Западный универсализм опасен для мира, потому что может привести к крупной межцивилизационной войне между стержневыми государствами, и он опасен для Запада, потому что может привести к поражению Запада. На Западе с крушением Советского Союза полагают, что их цивилизация достигла беспрецедентного господства, в то время как более слабые азиатские, мусульманские и другие страны начинают набирать силу. Таким образом, на Западе могут руководствоваться знакомой и преисполненной силы логикой Брута:
…наши легионы
Здесь в полном сборе; наш успех созрел,
Враг на подъеме, набирает силы;
А нам с вершины под уклон идти.
В делах людей прилив есть и отлив,
С приливом достигаем мы успеха.
Когда ж отлив наступит, лодка жизни
По отмелям несчастий волочится.
Сейчас еще с приливом мы плывем.
Воспользоваться мы должны теченьем
Иль потеряем груз1.
Однако такая логика привела к поражению Брута при Филиппах, и благоразумным для Запада курсом была бы не попытка остановить перемены в балансе сил, а понять, как привести корабль через отмели, вытерпеть несчастья, умерить груз и охранить свою культуру.
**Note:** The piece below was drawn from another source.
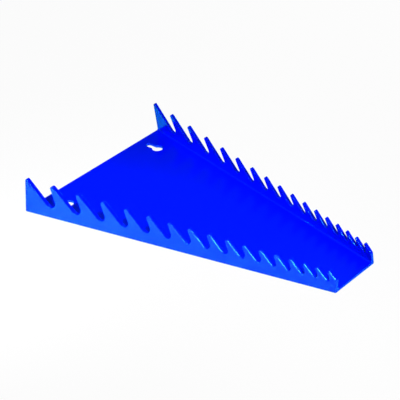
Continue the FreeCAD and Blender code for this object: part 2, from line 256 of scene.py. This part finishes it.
class Shell:                  # gathers grids and flat faces, then makes one closed mesh
    def __init__(self):
        self.points, self.faces, self.count = [], [], 0

    def add(self, points):
        first = self.count
        flat = np.asarray(points, float).reshape(-1, 3)
        self.points.append(flat)
        self.count += len(flat)
        return first + np.arange(len(flat)).reshape(np.shape(points)[:-1])

    def skin(self, index):    # quads between neighbouring rows and columns of point numbers
        quads = np.stack([index[:-1, :-1], index[1:, :-1], index[1:, 1:], index[:-1, 1:]], -1)
        self.faces += quads.reshape(-1, 4).tolist()

    def flat(self, *numbers):
        self.faces.append(np.concatenate([np.atleast_1d(part) for part in numbers]).tolist())

    def mesh(self, name):
        points = np.vstack(self.points)
        mirrored = points * (1, -1, 1)
        swapped = [[number + len(points) for number in reversed(face)] for face in self.faces]
        mesh = bpy.data.meshes.new(name)
        mesh.from_pydata(np.vstack([points, mirrored]) * mm, [], self.faces + swapped)
        work = bmesh.new()
        work.from_mesh(mesh)
        bmesh.ops.remove_doubles(work, verts=work.verts, dist=tray["mergeReach"])
        bmesh.ops.recalc_face_normals(work, faces=work.faces)
        openEdges = sum(1 for edge in work.edges if len(edge.link_faces) != 2)
        print("open edges", openEdges, "faces", len(work.faces))
        work.to_mesh(mesh)
        work.free()
        mesh.polygons.foreach_set("use_smooth", np.ones(len(mesh.polygons), bool))
        return mesh


def makeRack():
    shell = Shell()
    steps = tray["cornerSteps"]
    quarter = steps // 4
    grid = nearRim()
    rim = shell.add(grid)
    ring = shell.add(keyholeWall())
    left = len(ring) // 2     # the keyhole outline's far left point
    shell.skin(rim)
    shell.skin(np.vstack([ring, ring[:1]]))
    # the end strips run on from the corners to the middle, the wide one past the keyhole
    flatten, keyholeLine = (1, 0, 1), (0, -keyhole["spacing"] / 2, 0)
    wide = [rim[0], shell.add(grid[0] * flatten + keyholeLine), shell.add(grid[0] * flatten)]
    narrow = [rim[-1], shell.add(grid[-1] * flatten)]
    shell.skin(np.vstack(wide))
    shell.skin(np.vstack(narrow))
    # underside and floor, each in two flat faces that meet at the keyhole
    under = rim[:quarter + 1, 0][::-1], rim[-1 - quarter:, 0][::-1]
    floor = rim[:1, -1], rim[-1:, -1]
    for column, (wideRun, narrowRun) in ((0, under), (-1, floor)):
        loop, beside = ring[:, column], wide[1][column]
        shell.flat(wideRun, beside, loop[left:], loop[0], narrowRun)
        shell.flat(beside, loop[left::-1], rim[-1, column], narrow[1][column], wide[2][column])
    # base corner and floor fillet run the rack's length
    outerArc, innerArc = np.arange(quarter, steps - quarter + 1), np.arange(steps + 1)
    for rows, column in ((outerArc, 0), (innerArc, -1)):
        shell.skin(np.stack([rim[rows, column], rim[len(rim) - 1 - rows, column]], 1))
    shell.flat(rim[steps - quarter:len(rim) - steps + quarter, 0])
    shell.flat(rim[steps:len(rim) - steps, -1])
    rack = bpy.data.objects.new("rack", shell.mesh("rack"))
    bpy.context.scene.collection.objects.link(rack)
    even = rack.modifiers.new("even shading", "WEIGHTED_NORMAL")
    even.weight = tray["flatWeight"]
    even.keep_sharp = False
    return rack


rack = makeRack()
print("rack modelled")


# finish

class Value:                  # a shader socket that adds Math nodes when it is worked with
    tree = None

    def __init__(self, socket):
        self.socket = socket

    @classmethod
    def node(cls, kind, inputs=None, **settings):
        made = cls.tree.nodes.new(kind)
        for name, setting in settings.items():
            setattr(made, name, setting)
        for name, given in (inputs or {}).items():
            if isinstance(given, Value):
                cls.tree.links.new(given.socket, made.inputs[name])
            else:
                made.inputs[name].default_value = given
        return made

    def work(self, operation, first, second):
        return Value(self.node("ShaderNodeMath", {0: first, 1: second}, operation=operation).outputs[0])

    def __add__(self, other):
        return self.work("ADD", self, other)

    def __sub__(self, other):
        return self.work("SUBTRACT", self, other)

    def __mul__(self, other):
        return self.work("MULTIPLY", self, other)

    __radd__, __rmul__ = __add__, __mul__

    def __rsub__(self, other):
        return self.work("SUBTRACT", other, self)


def newMaterial(name):
    material = bpy.data.materials.new(name)
    material.use_nodes = True
    material.node_tree.nodes.clear()
    Value.tree = material.node_tree
    return material


plastic = {
    "deep": (0.0, 0.0012, 0.90, 1),
    "light": (0.0, 0.0022, 0.95, 1),
    "gloss": (0.10, 0.90, 1.0, 1),
    "glossIndex": 1.95,       # sets how the gloss grows towards a grazing view
    "roughness": 0.14,        # at the clouds' middle
    "roughnessSpread": 0.05,
    "cloudScale": 9.0,        # soft moulding clouds, per metre
    "cloudDetail": 3.0,
    "cloudMiddle": 0.5,
    "grainScale": 1400.0,     # fine skin of the mould, per metre
    "grainDetail": 2.0,
    "waveScale": 45.0,        # slow waviness of the skin, per metre
    "waveDetail": 1.0,
    "grainHeight": 0.00001,   # metres
    "waveHeight": 0.000015,
    "bumpStrength": 1.0,
    "bumpDistance": 1.0,      # keeps the two heights in metres
}


def noise(place, name):       # one of the plastic's three patterns, from 0 to 1
    return Value(Value.node("ShaderNodeTexNoise", {
        "Vector": place, "Scale": plastic[name + "Scale"],
        "Detail": plastic[name + "Detail"]}).outputs["Fac"])


def bluePlastic():
    material = newMaterial("blue_plastic")
    node = Value.node
    place = Value(node("ShaderNodeTexCoord").outputs["Object"])
    cloud, grain, wave = (noise(place, name) for name in ("cloud", "grain", "wave"))
    colour = node("ShaderNodeMix", {
        "Factor": cloud, "A": plastic["deep"], "B": plastic["light"]}, data_type="RGBA")
    rough = plastic["roughness"] + plastic["roughnessSpread"] * (cloud - plastic["cloudMiddle"])
    height = plastic["grainHeight"] * grain + plastic["waveHeight"] * wave
    bump = node("ShaderNodeBump", {
        "Height": height, "Strength": plastic["bumpStrength"], "Distance": plastic["bumpDistance"]})
    bumped = Value(bump.outputs["Normal"])
    body = node("ShaderNodeBsdfPrincipled", {
        "Base Color": Value(colour.outputs["Result"]), "Roughness": rough,
        "Specular IOR Level": 0.0, "Normal": bumped})
    gloss = node("ShaderNodeBsdfPrincipled", {
        "Base Color": plastic["gloss"], "Specular Tint": plastic["gloss"], "Metallic": 1.0,
        "Roughness": rough, "Normal": bumped})
    share = node("ShaderNodeFresnel", {"IOR": plastic["glossIndex"], "Normal": bumped})
    mixed = node("ShaderNodeMixShader", {
        0: Value(share.outputs[0]), 1: Value(body.outputs[0]), 2: Value(gloss.outputs[0])})
    node("ShaderNodeOutputMaterial", {"Surface": Value(mixed.outputs[0])})
    return material


rack.data.materials.append(bluePlastic())
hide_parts("wrench_rack")
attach(rack, "root")
print("rack finished")


# studio

studio = {
    "floorSize": 60.0,        # metres
    "floorDrop": 0.0002,
    "floorColour": (0.55, 0.55, 0.55, 1),
    "floorWhite": 0.96,       # share of the floor that the camera sees as plain white
    "mirrorWhite": 0.30,      # and the share that the gloss mirrors so
    "white": (1, 1, 1, 1),
    "walls": 0.05,            # the room's glow level with the rack
    "ceiling": 0.25,          # and straight above it
    "ceilingStart": 0.75,     # height on the unit sphere where the brighter glow begins
}

lamps = {                     # places and sizes in metres, power in watts, spread in degrees
    "key": {"at": (-0.18, -0.47, 0.46), "aim": (-0.14, -0.20, 0.0), "size": 0.12,
            "power": 1.0, "spread": 60},
    "side": {"at": (0.64, -0.23, 0.44), "aim": (0.17, -0.05, 0.02), "size": 0.26,
             "power": 0.48, "spread": 45},
    "back": {"at": (-0.25, 0.95, 0.28), "aim": (0.0, 0.08, 0.02), "size": 0.50,
             "power": 1.5, "spread": 100},
    "top": {"at": (0.20, -0.30, 0.90), "aim": (0.05, 0.0, 0.0), "size": 0.60,
            "power": 1.4, "spread": 180},
}


def makeFloor():
    side = studio["floorSize"] / 2
    mesh = bpy.data.meshes.new("floor")
    mesh.from_pydata([(-side, -side, 0), (side, -side, 0), (side, side, 0), (-side, side, 0)],
                     [], [(0, 1, 2, 3)])
    floor = bpy.data.objects.new("floor", mesh)
    floor.location.z = -studio["floorDrop"]
    bpy.context.scene.collection.objects.link(floor)
    material = newMaterial("pale_floor")
    node = Value.node
    path = node("ShaderNodeLightPath").outputs
    seen = Value(path["Is Camera Ray"]) + Value(path["Is Transmission Ray"])
    plain = studio["floorWhite"] * seen + studio["mirrorWhite"] * Value(path["Is Glossy Ray"])
    matt = node("ShaderNodeBsdfDiffuse", {"Color": studio["floorColour"]}).outputs[0]
    white = node("ShaderNodeEmission", {"Color": studio["white"], "Strength": 1.0}).outputs[0]
    mixed = node("ShaderNodeMixShader", {
        0: plain, 1: Value(matt), 2: Value(white)}).outputs[0]
    node("ShaderNodeOutputMaterial", {"Surface": Value(mixed)})
    mesh.materials.append(material)


def makeLamps():
    for name, lamp in lamps.items():
        light = bpy.data.lights.new(name, "AREA")
        light.shape = "DISK"
        light.size, light.energy = lamp["size"], lamp["power"]
        light.spread = math.radians(lamp["spread"])
        holder = bpy.data.objects.new(name, light)
        holder.location = lamp["at"]
        away = holder.location - Vector(lamp["aim"])
        holder.rotation_mode = "QUATERNION"
        holder.rotation_quaternion = away.to_track_quat("Z", "Y")
        bpy.context.scene.collection.objects.link(holder)


def makeWorld():
    # glow = walls + (ceiling - walls) * how far the way up lies between the start and the top
    world = bpy.data.worlds.new("studio")
    world.use_nodes = True
    world.node_tree.nodes.clear()
    Value.tree = world.node_tree
    way = Value(Value.node("ShaderNodeTexCoord").outputs["Generated"])
    up = Value(Value.node("ShaderNodeSeparateXYZ", {"Vector": way}).outputs["Z"])
    glow = Value(Value.node("ShaderNodeMapRange", {
        "Value": up, "From Min": studio["ceilingStart"], "From Max": 1.0,
        "To Min": studio["walls"], "To Max": studio["ceiling"]}).outputs[0])
    sky = Value.node("ShaderNodeBackground", {"Color": studio["white"], "Strength": glow})
    Value.node("ShaderNodeOutputWorld", {"Surface": Value(sky.outputs[0])})
    bpy.context.scene.world = world


camera = {                    # degrees, and millimetres from the middle of the underside
    "azimuth": 42.4267,
    "elevation": 32.0897,
    "roll": -3.3929,
    "distance": 1849.68,      # back along the line of sight
    "across": -20.5081,
    "up": 24.3609,
    "focal": 1562.7,          # in pixels of the 400 pixel frame
    "frame": 400,
    "sensor": 36.0,
    "nearest": 0.05,          # metres that the camera sees from and to
    "farthest": 100.0,
}


def makeCamera():
    # right, up and back are the camera's own axes, and roll turns the first two about the third
    az, el = math.radians(camera["azimuth"]), math.radians(camera["elevation"])
    roll = math.radians(camera["roll"])
    right = np.array([math.cos(az), math.sin(az), 0])
    back = np.array([math.sin(az) * math.cos(el), -math.cos(az) * math.cos(el), math.sin(el)])
    up = np.cross(back, right)
    right, up = (math.cos(roll) * right + math.sin(roll) * up,
                 math.cos(roll) * up - math.sin(roll) * right)
    place = camera["distance"] * back + camera["across"] * right + camera["up"] * up
    data = bpy.data.cameras.new("camera")
    data.sensor_width = camera["sensor"]
    data.lens = camera["focal"] / camera["frame"] * camera["sensor"]
    data.clip_start, data.clip_end = camera["nearest"], camera["farthest"]
    holder = bpy.data.objects.new("camera", data)
    turned = np.eye(4)
    turned[:3] = np.stack([right, up, back, place * mm], 1)
    holder.matrix_world = Matrix(turned.tolist())
    bpy.context.scene.collection.objects.link(holder)
    bpy.context.scene.camera = holder


makeFloor()
makeLamps()
makeWorld()
makeCamera()
bpy.context.scene.view_settings.view_transform = "Standard"
print("studio ready")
Все цивилизации проходят через сходные процессы возникновения, возвышения и упадка. Запад отличается от прочих цивилизаций не тем, как он развивался, а особенным характером своих духовных ценностей и общественных институтов. Среди них наиболее яркими являются западное христианство, плюрализм, индивидуализм и верховенство закона, что позволило Западу создать современный мир, осуществить мировую экспансию и превратиться в объект зависти других стран. В своем единстве и целостности эти характеристики являются присущими Западу. Европа, как говорил Артур М. Шлезингер-младший, является «источником – уникальным источником представлений об индивидуальной свободе, политической демократии, господстве закона, правах человека и свободы в культуре… Это – европейские идеи, не азиатские, не африканские, не ближневосточные – за исключением случаев заимствования». Именно они делают западную цивилизацию уникальной, и западная цивилизация ценна не потому, что универсальна, а потому, что действительно уникальна. Следовательно, главная ответственность западных лидеров состоит вовсе не том, чтобы пытаться изменять другие цивилизации по образу и подобию Запада – что выше его клонящегося к упадку могущества, – но чтобы сохранить, защитить и обновить уникальные качества западной цивилизации. Поскольку Соединенные Штаты Америки – наиболее могущественная страна Запада, то ответственность за это ложится главным образом именно на них.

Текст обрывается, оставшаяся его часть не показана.